The lights were switched on for a few minutes after each piece, so attendees could complete a brief survey on how the piece made us feel (happy, calm, confused), whether we liked the performance, could distinguish between instruments, identify the direction of the sounds, and any comments.

Natasha Anderson’s piece followed. This one incorporated a variety of different sounds: a shaker, four drums, piano, an analogue synthesizer, vibraphone, electronic sine tones and the cello. The introduction of the piece had me happily tapping along to the fast-paced beat of the drums, though there was a dramatic shift to a haunting tone once the drum beats finished.

Ben Harper’s piece, ‘This is all I need’ demanded we lose all visual stimulation and listen purely to electronic sounds instead. An eerie glow was cast over the stage as we listened to a piece that used sixteen distinctive notes overlapped with broken phrases of speech that one might encounter in a language lesson at school.

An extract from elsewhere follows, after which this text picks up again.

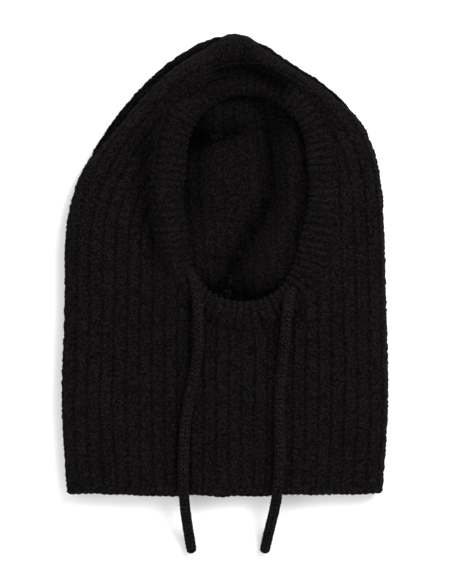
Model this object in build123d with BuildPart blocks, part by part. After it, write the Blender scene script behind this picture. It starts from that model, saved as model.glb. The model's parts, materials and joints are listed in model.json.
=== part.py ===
"""A chunky ribbed balaclava with a drawstring, lying flat on its back.

Frame: millimetres, +Z up. The floor is z = 0, +X is to the right of the open face as it looks
up, and +Y runs from the hem to the peak. The origin is the centre of the hood on the floor.
"""
from build123d import *
from math import atan2, degrees, pi, radians, tan
import os

# Hood, as two knit layers with the collapsed hollow between them
hood_half_width = 135.0
hood_half_height = 191.0
knit = 6.0
hollow = 12.0
fold_wall = 7.0
edge_round = 4.0
hem_edge_half_width = 129.5
hem_edge_depth = 7.0
hem_edge_thickness = 5.0
hem_edge_round = 2.0
front_hem_setback = 3.0
crown_seam_length = 56.0
crown_seam_width = 5.0
crown_seam_height = 3.0
crown_seam_middle = (6.0, 152.0)

# Face opening and its folded band
opening_circles = [(18.0, 91.0, 50.0), (17.4, 58.0, 53.0), (15.0, 17.0, 46.0)]
band_width = 24.0
band_thickness = 17.0
band_leaf = 4.0
band_round = 3.5
band_sink = 8.0
casing_height = band_thickness - 2 * band_leaf
seam_width = 3.0
eyelet_width = 10.0
eyelet_length = 27.0

# Drawstring
cord_diameter = 8.6
bend_share = 0.45
slide_gap = 0.3
swing_gap = 1.0

# Heights that follow
front_bottom = knit + hollow
front_top = front_bottom + knit
fold_middle = front_top / 2
band_bottom = front_top - band_sink
casing_level = band_bottom + band_thickness / 2
hem_line = -hood_half_height

# Outline of the hood from the left hem corner over the peak to the right hem corner
outline_points = [
    (-130.0, hem_line),
    (-134.9, -110.0),
    (-132.4, -20.0),
    (-129.0, 44.0),
    (-111.0, 92.0),
    (-72.0, 145.0),
    (-34.0, 177.0),
    (8.0, 190.9),
    (54.0, 169.0),
    (97.0, 137.0),
    (121.5, 99.0),
    (131.4, 36.0),
    (133.4, -40.0),
    (134.9, -110.0),
    (130.0, hem_line),
]
chin_line = -46.0
brow_line = 104.0
middle_x = 17.0

# Drawstring route hidden in the casing, from the left eyelet over the brow to the right one
casing_route = [
    (-34.5, -7.5, casing_level),
    (-41.0, 13.0, casing_level),
    (-44.9, 38.0, casing_level),
    (-46.2, 64.0, casing_level),
    (-43.6, 90.0, casing_level),
    (-36.6, 114.6, casing_level),
    (-21.6, 136.2, casing_level),
    (1.4, 149.4, casing_level),
    (26.0, 151.0, casing_level),
    (49.4, 142.8, casing_level),
    (67.6, 126.0, casing_level),
    (76.8, 103.0, casing_level),
    (80.6, 78.0, casing_level),
    (80.2, 52.0, casing_level),
    (75.8, 26.0, casing_level),
    (70.0, 3.0, casing_level),
    (62.4, -13.8, casing_level),
]

# Routes of the free ends: casing, eyelet, over the band, down the bib, over the hem, floor
left_route = [
    casing_route[0],
    (-25.3, -23.5, 37.9),
    (-21.3, -50.0, 38.4),
    (-21.6, -71.0, 30.2),
    (-25.4, -91.0, 28.9),
    (-30.4, -113.0, 29.1),
    (-33.2, -138.0, 28.8),
    (-34.4, -162.0, 29.6),
    (-34.3, -181.0, 34.2),
    (-33.2, -198.0, 31.4),
    (-31.8, -213.0, 18.2),
    (-29.8, -227.0, 8.2),
    (-27.4, -239.5, 4.9),
]
right_route = [
    casing_route[-1],
    (52.5, -30.0, 37.9),
    (49.2, -56.0, 38.2),
    (47.4, -78.0, 30.0),
    (45.2, -101.0, 28.9),
    (44.4, -126.0, 29.1),
    (45.2, -146.0, 28.8),
    (44.9, -165.0, 30.0),
    (44.0, -182.0, 34.2),
    (41.6, -199.0, 31.4),
    (38.8, -213.5, 18.4),
    (35.4, -227.0, 8.2),
    (32.4, -239.5, 4.9),
]
slide_joint = 14.0
swing_joint = 18.0


def inset_points(points, inset):
    """The outline's points moved inward, with the two ends carried on past the hem."""
    inner = [(points[0][0] + inset, hem_line - inset)]
    for before, point, after in zip(points, points[1:], points[2:]):
        along = (Vector(*after) - Vector(*before)).normalized() * inset
        inner.append((point[0] + along.Y, point[1] - along.X))
    return [*inner, (points[-1][0] - inset, hem_line - inset)]


def hood_face(points):
    """A flat face inside the outline's points, closed by a straight line along the hem."""
    with BuildSketch() as sketch:
        with BuildLine():
            Spline(*points)
            Line(points[-1], points[0])
        make_face()
    return sketch.sketch


def face_ring(outward):
    """The face opening, grown outward by a width."""
    with BuildSketch() as sketch:
        for x, y, r in opening_circles:
            with Locations((x, y)):
                Circle(r + outward)
        make_hull()
    return sketch.sketch


def corner_radii(points):
    """Arc radii of a cord's route: a share of the shorter run over the tangent of half the turn."""
    radii = []
    for before, point, after in zip(points, points[1:], points[2:]):
        run_in = Vector(*point) - Vector(*before)
        run_out = Vector(*after) - Vector(*point)
        half_turn = run_in.get_angle(run_out) / 2
        radii.append(bend_share * min(run_in.length, run_out.length) / tan(radians(half_turn)))
    return radii


def export(builder, name):
    """Label a finished piece and write its STEP file."""
    builder.part.label = name
    export_step(builder.part, f"parts/{name}.step")


def cord_piece(name, points):
    """A drawstring stretch: a round tube along straight runs joined by tangent arcs."""
    radii = corner_radii(points)
    with BuildPart() as cord:
        with BuildLine() as path:
            if radii:
                FilletPolyline(*points, radius=radii)
            else:
                Line(*points)
        with BuildSketch(Plane(origin=path.line @ 0, z_dir=path.line % 0)):
            Circle(cord_diameter / 2)
        sweep()
    length = path.wires()[0].length
    volume_ratio = cord.part.volume / (length * pi * cord_diameter**2 / 4)
    print(name, "length", round(length, 1), "volume ratio", round(volume_ratio, 4))
    print("  radii", [round(radius, 1) for radius in radii])
    export(cord, name)


def point_between(start, end, distance):
    """The point a distance along the straight run from start to end."""
    run = Vector(*end) - Vector(*start)
    point = Vector(*start) + run.normalized() * distance
    return point.X, point.Y, point.Z


os.makedirs("parts", exist_ok=True)

# Back layer: a flat knit sheet that turns up all round except at the hem
with BuildPart() as hood_back:
    with BuildSketch(Plane.XY):
        add(hood_face(outline_points))
    extrude(amount=fold_middle)
    fillet(hood_back.faces().sort_by(Axis.Z)[0].edges().sort_by(Axis.Y)[1:], edge_round)
    with BuildSketch(Plane.XY.offset(knit)):
        add(hood_face(inset_points(outline_points, fold_wall)))
    extrude(amount=hollow, mode=Mode.SUBTRACT)
    with BuildSketch(Plane.XY):
        with Locations((0, hem_line)):
            Rectangle(3 * hood_half_width, 2 * hem_edge_depth)
    extrude(amount=fold_middle, mode=Mode.SUBTRACT)
export(hood_back, "hood_back")

# Front layer: the same sheet turned down, with the face opening, cut into its four regions
with BuildPart() as front_layer:
    with BuildSketch(Plane.XY.offset(fold_middle)):
        add(hood_face(outline_points))
    extrude(amount=front_top - fold_middle)
    fillet(front_layer.faces().sort_by(Axis.Z)[-1].edges().sort_by(Axis.Y)[1:], edge_round)
    with BuildSketch(Plane.XY):
        add(hood_face(inset_points(outline_points, fold_wall)))
    extrude(amount=front_bottom, mode=Mode.SUBTRACT)
    with BuildSketch(Plane.XY):
        with Locations((0, hem_line)):
            Rectangle(3 * hood_half_width, 2 * (hem_edge_depth + front_hem_setback))
        add(face_ring(band_width))
    extrude(amount=2 * front_top, mode=Mode.SUBTRACT)

regions = {
    "bib": (-hood_half_width, -hood_half_height, hood_half_width, chin_line),
    "hood_side_left": (-hood_half_width, chin_line, middle_x, brow_line),
    "hood_side_right": (middle_x, chin_line, hood_half_width, brow_line),
    "crown": (-hood_half_width, brow_line, hood_half_width, hood_half_height),
}
for name, (x_low, y_low, x_high, y_high) in regions.items():
    with BuildPart() as region:
        with BuildSketch(Plane.XY):
            with Locations(((x_low + x_high) / 2, (y_low + y_high) / 2)):
                Rectangle(x_high - x_low, y_high - y_low)
        extrude(amount=2 * front_top)
        add(front_layer.part, mode=Mode.INTERSECT)
    export(region, name)

# Hem edges: the loose cast-on courses at the end of each layer
for name, level, setback in [
    ("hem_edge_back", 0.0, 0.0),
    ("hem_edge_front", front_top - hem_edge_thickness, front_hem_setback),
]:
    with BuildPart() as hem_edge:
        with BuildSketch(Plane.XY.offset(level)):
            with Locations((0, hem_line + setback)):
                Rectangle(2 * hem_edge_half_width, hem_edge_depth, align=(Align.CENTER, Align.MIN))
        extrude(amount=hem_edge_thickness)
        fillet(hem_edge.faces().sort_by(Axis.Y)[0].edges().filter_by(Axis.X), hem_edge_round)
    export(hem_edge, name)

# Crown seam: the ridge inside the back layer where the knit is joined, from the peak down
with BuildPart() as crown_seam:
    with BuildSketch(Plane.XY.offset(knit)):
        with Locations(crown_seam_middle):
            SlotOverall(crown_seam_length, crown_seam_width, rotation=90)
    extrude(amount=crown_seam_height)
export(crown_seam, "crown_seam")

# Face band: a knit strip folded lengthwise, fold inward, with the casing between its leaves
with BuildPart() as face_band:
    with BuildSketch(Plane.XY.offset(band_bottom)):
        add(face_ring(band_width))
        add(face_ring(0), mode=Mode.SUBTRACT)
    extrude(amount=band_thickness)
    fillet(face_band.faces().filter_by(Axis.Z).edges(), band_round)
    with BuildSketch(Plane.XY.offset(band_bottom + band_leaf)):
        add(face_ring(band_width))
        add(face_ring(band_leaf), mode=Mode.SUBTRACT)
    extrude(amount=casing_height, mode=Mode.SUBTRACT)
    for (x_in, y_in, _), (x_out, y_out, _) in (left_route[:2], right_route[:2]):
        with BuildSketch(Plane.XY.offset(casing_level)):
            with Locations(((x_in + x_out) / 2, (y_in + y_out) / 2)):
                heading = degrees(atan2(y_out - y_in, x_out - x_in))
                SlotOverall(eyelet_length, eyelet_width, rotation=heading)
        extrude(amount=band_thickness, mode=Mode.SUBTRACT)
export(face_band, "face_band")

# Linking seam: the chained join between the band's open edges and the hood
with BuildPart() as band_linking_seam:
    with BuildSketch(Plane.XY.offset(front_top)):
        add(face_ring(band_width + seam_width))
        add(face_ring(band_width), mode=Mode.SUBTRACT)
    extrude(amount=band_bottom + band_leaf + casing_height - front_top)
export(band_linking_seam, "band_linking_seam")

# Drawstring: hidden in the casing from eyelet to eyelet, then a neck, start and end each side
cord_piece("drawstring_in_casing", casing_route)
for side, route in [("left", left_route), ("right", right_route)]:
    neck_end = point_between(route[1], route[2], slide_joint)
    start_begin = point_between(route[1], route[2], slide_joint + slide_gap)
    start_end = point_between(route[1], route[2], swing_joint)
    free_begin = point_between(route[1], route[2], swing_joint + swing_gap)
    cord_piece(f"drawstring_{side}_neck", [*route[:2], neck_end])
    cord_piece(f"drawstring_{side}_start", [start_begin, start_end])
    cord_piece(f"drawstring_{side}_end", [free_begin, *route[2:]])
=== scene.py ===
"""Looks of the chunky ribbed balaclava that lies flat on its back with its face opening up.

Lengths in this script are millimetres in the frame's own axes, and MM turns them into metres
where a mesh, a camera or a light is made. +Y runs from the hem to the peak and +Z is up.
"""
import json
import math

import bpy
import numpy as np
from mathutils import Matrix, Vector


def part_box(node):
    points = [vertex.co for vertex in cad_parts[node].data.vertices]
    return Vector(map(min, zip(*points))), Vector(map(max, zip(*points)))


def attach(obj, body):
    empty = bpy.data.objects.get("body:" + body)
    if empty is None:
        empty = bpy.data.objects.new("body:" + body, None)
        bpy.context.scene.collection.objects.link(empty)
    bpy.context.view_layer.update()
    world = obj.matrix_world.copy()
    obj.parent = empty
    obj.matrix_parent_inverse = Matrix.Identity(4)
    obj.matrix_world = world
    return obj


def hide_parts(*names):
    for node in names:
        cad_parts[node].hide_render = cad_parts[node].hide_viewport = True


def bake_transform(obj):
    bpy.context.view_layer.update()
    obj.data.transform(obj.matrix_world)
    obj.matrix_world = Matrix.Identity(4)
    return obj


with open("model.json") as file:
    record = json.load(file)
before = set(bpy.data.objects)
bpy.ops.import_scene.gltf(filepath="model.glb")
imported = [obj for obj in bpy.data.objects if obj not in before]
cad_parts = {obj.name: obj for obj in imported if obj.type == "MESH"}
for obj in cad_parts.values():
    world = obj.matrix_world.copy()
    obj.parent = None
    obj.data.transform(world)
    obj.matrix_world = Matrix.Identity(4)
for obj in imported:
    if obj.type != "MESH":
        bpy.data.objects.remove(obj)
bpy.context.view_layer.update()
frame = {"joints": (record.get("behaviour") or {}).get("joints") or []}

MM = 0.001

# Heights and edges read from the frame
hem_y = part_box("hem_edge_back")[0][1] / MM
front_hem_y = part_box("hem_edge_front")[0][1] / MM
front_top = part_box("bib")[1][2] / MM
casing_low, casing_high = [z / MM for z in (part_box("face_band")[0][2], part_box("face_band")[1][2])]
casing_level = (casing_low + casing_high) / 2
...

James Rushford followed with ‘Tussilage’, consisting of a viola and cello on stage played together with pre-recorded sounds of the same instruments. The result was a series of overlapping sounds, weaving through each other at times, overshadowing at others.

No live performers for the next piece, pre-recorded by Robin Fox. The coloured stripes on screen were shifting in length, pattern and speed in accordance with the electronic pulses of the song. The middle part of the piece explored rhythm and pattern – stripes on screen were replaced by a symbol denoting the changing wave shapes. The electronic music was reminiscent of the soundtracks accompanying those original video games from the 80s, giving at least one person in the audience (ahem ... my husband) the urge to go home immediately and find a Commodore 64. The final part of the piece introduced tones from different channels to slowly fill the room with a resonant chord.

Robin’s piece made full use of the speaker array, sending tones both clockwise and anti-clockwise around the room. For this bilateral cochlear implant recipient, experiencing that stereo sound inside my brain was delightful and made me feel more connected to the music. (No doubt Robin, who had openly confessed to us in the public lecture that he had a ‘megalomaniacal obsession with sending voltage to people’s brains’ would be most pleased to hear this feedback!)

The final piece, ‘Syncretism A’ by Eugene Ughetti, was a feast for the eyes as well as the ears. Heavily percussion-based, it featured a combination of rapid sounds from both familiar and unfamiliar instruments to create short and sharp rhythms. It was fascinating for me to watch the speed and the precision of the timing, while happily tapping along to the steady drumbeat. With so many different levels of hearing ability from attendees, the concert feedback was always going to be varied. A particular performance could be equally loved by one, and hated by another. It was fascinating to delve into the reasons why.

Some people were confused by ‘missing’ instruments on stage, for example, in pieces where additional tones were overlaid via a recording. Some found it tricky to distinguish the tones produced by similar instruments. Some couldn’t understand the speech behind the music. And there was no doubt that the composers were deliberately challenging our conventional notions of what constitutes ‘music’. But I’m yet to come across someone who couldn’t hear the concert at all.

In fact, some reported that though they may not have necessarily enjoyed the music, they were still thrilled that they were able to hear the different sounds. The composers had managed to find a way to create pieces of music that evoked responses from their listeners. Pieces of music that could be interpreted by cochlear implant recipients. Pieces of music that, days later, are still being passionately discussed by concert attendees. Pieces of music that allowed hearing and hearing-impaired listeners to connect and share the same social experience.

I believe that renders the concert a success!